■ **DATA LINES**:
+ + + +
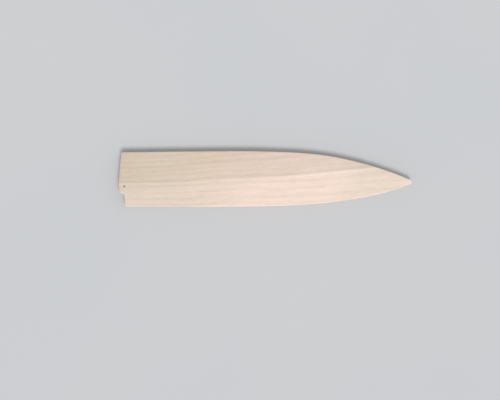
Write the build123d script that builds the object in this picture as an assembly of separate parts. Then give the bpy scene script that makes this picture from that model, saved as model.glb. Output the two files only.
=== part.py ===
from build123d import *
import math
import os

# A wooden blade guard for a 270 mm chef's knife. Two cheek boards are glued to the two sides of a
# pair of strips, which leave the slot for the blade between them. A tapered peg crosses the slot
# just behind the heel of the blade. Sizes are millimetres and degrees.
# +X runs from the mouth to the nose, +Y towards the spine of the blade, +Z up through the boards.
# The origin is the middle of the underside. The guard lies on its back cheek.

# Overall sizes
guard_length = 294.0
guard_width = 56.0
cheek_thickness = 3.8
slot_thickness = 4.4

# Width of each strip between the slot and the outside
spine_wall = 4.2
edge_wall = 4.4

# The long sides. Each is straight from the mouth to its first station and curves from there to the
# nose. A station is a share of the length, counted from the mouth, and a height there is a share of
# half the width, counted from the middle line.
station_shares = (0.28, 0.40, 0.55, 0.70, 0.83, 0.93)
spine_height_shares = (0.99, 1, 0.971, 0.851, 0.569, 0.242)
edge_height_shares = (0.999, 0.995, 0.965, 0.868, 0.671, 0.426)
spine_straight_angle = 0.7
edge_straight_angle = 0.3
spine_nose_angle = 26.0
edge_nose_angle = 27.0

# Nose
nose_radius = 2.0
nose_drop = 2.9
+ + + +
■ **TASK PROMPT**:
Only the lines from the beginning of the material above through the line with "# The origin" are wanted; extract them exactly.

■ **TASK RESPONSE**:
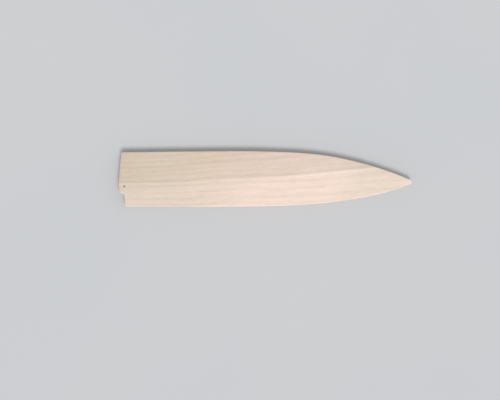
Write the build123d script that builds the object in this picture as an assembly of separate parts. Then give the bpy scene script that makes this picture from that model, saved as model.glb. Output the two files only.
=== part.py ===
from build123d import *
import math
import os

# A wooden blade guard for a 270 mm chef's knife. Two cheek boards are glued to the two sides of a
# pair of strips, which leave the slot for the blade between them. A tapered peg crosses the slot
# just behind the heel of the blade. Sizes are millimetres and degrees.
# +X runs from the mouth to the nose, +Y towards the spine of the blade, +Z up through the boards.
# The origin is the middle of the underside. The guard lies on its back cheek.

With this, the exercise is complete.